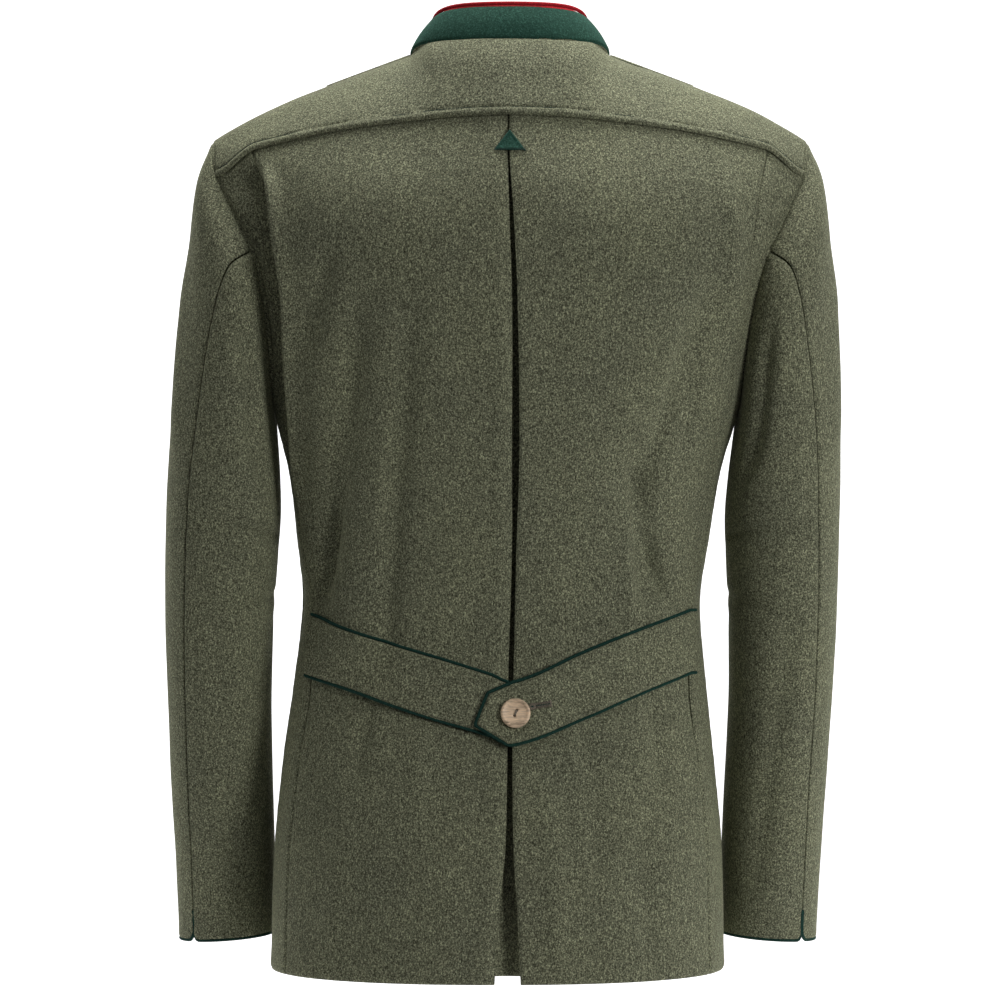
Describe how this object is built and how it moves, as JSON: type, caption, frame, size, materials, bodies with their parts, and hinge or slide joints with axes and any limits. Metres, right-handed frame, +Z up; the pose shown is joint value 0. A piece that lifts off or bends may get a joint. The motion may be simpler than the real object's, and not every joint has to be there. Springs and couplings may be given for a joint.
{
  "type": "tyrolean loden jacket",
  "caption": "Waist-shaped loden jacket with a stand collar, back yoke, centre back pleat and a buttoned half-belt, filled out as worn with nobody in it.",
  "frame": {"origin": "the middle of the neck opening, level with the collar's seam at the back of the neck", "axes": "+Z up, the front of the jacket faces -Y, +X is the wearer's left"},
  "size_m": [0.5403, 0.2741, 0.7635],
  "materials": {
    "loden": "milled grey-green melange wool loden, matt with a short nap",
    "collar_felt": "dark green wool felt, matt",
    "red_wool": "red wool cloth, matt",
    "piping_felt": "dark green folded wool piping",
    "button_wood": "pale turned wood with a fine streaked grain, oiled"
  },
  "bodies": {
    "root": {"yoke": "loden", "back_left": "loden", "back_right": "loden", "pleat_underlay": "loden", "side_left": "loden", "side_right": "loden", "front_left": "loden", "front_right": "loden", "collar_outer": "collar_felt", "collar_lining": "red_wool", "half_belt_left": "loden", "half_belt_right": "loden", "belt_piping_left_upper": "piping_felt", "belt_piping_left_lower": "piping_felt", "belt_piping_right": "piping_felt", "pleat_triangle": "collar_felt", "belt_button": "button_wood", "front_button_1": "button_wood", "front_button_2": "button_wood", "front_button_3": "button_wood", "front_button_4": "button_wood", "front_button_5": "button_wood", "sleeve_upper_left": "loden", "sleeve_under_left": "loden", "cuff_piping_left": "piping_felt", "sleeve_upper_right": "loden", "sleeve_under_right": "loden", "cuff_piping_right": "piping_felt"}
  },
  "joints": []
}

## Written request
Output the full listing exactly as it stands.

## Problem solution
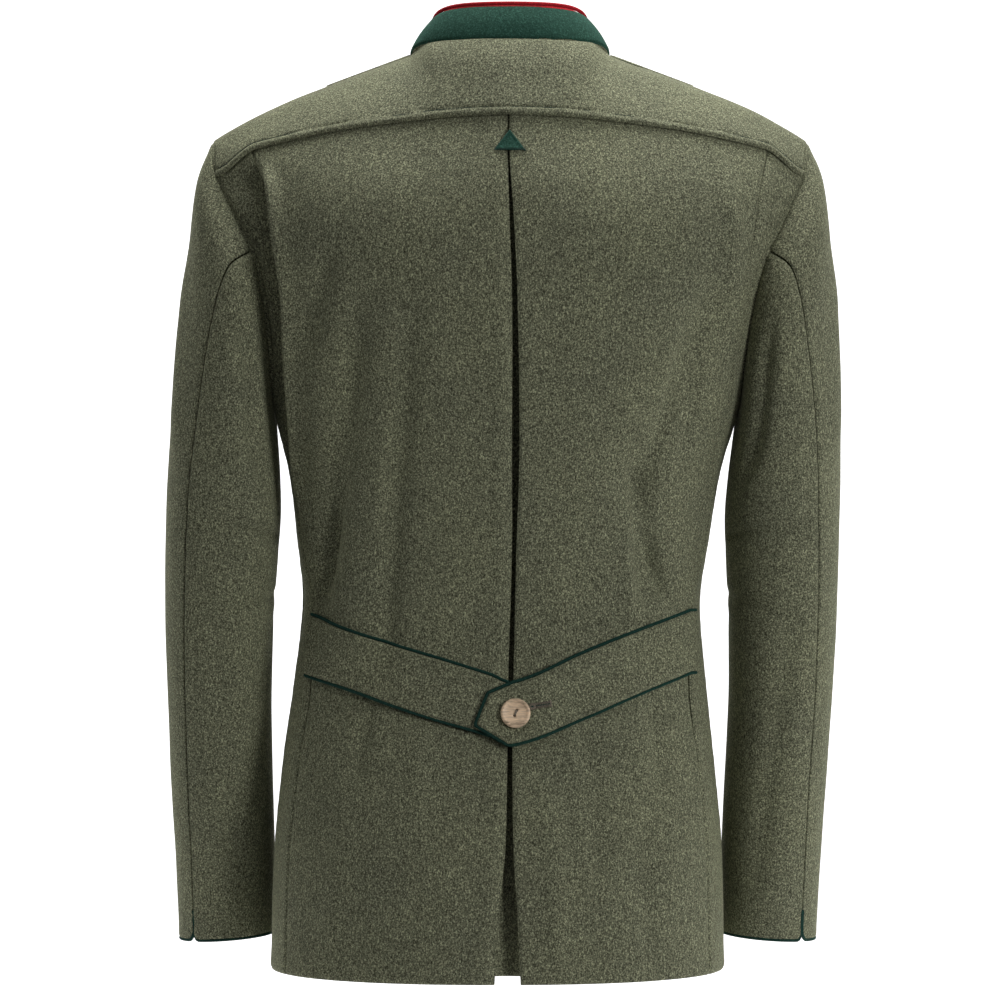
Describe how this object is built and how it moves, as JSON: type, caption, frame, size, materials, bodies with their parts, and hinge or slide joints with axes and any limits. Metres, right-handed frame, +Z up; the pose shown is joint value 0. A piece that lifts off or bends may get a joint. The motion may be simpler than the real object's, and not every joint has to be there. Springs and couplings may be given for a joint.
{
  "type": "tyrolean loden jacket",
  "caption": "Waist-shaped loden jacket with a stand collar, back yoke, centre back pleat and a buttoned half-belt, filled out as worn with nobody in it.",
  "frame": {"origin": "the middle of the neck opening, level with the collar's seam at the back of the neck", "axes": "+Z up, the front of the jacket faces -Y, +X is the wearer's left"},
  "size_m": [0.5403, 0.2741, 0.7635],
  "materials": {
    "loden": "milled grey-green melange wool loden, matt with a short nap",
    "collar_felt": "dark green wool felt, matt",
    "red_wool": "red wool cloth, matt",
    "piping_felt": "dark green folded wool piping",
    "button_wood": "pale turned wood with a fine streaked grain, oiled"
  },
  "bodies": {
    "root": {"yoke": "loden", "back_left": "loden", "back_right": "loden", "pleat_underlay": "loden", "side_left": "loden", "side_right": "loden", "front_left": "loden", "front_right": "loden", "collar_outer": "collar_felt", "collar_lining": "red_wool", "half_belt_left": "loden", "half_belt_right": "loden", "belt_piping_left_upper": "piping_felt", "belt_piping_left_lower": "piping_felt", "belt_piping_right": "piping_felt", "pleat_triangle": "collar_felt", "belt_button": "button_wood", "front_button_1": "button_wood", "front_button_2": "button_wood", "front_button_3": "button_wood", "front_button_4": "button_wood", "front_button_5": "button_wood", "sleeve_upper_left": "loden", "sleeve_under_left": "loden", "cuff_piping_left": "piping_felt", "sleeve_upper_right": "loden", "sleeve_under_right": "loden", "cuff_piping_right": "piping_felt"}
  },
  "joints": []
}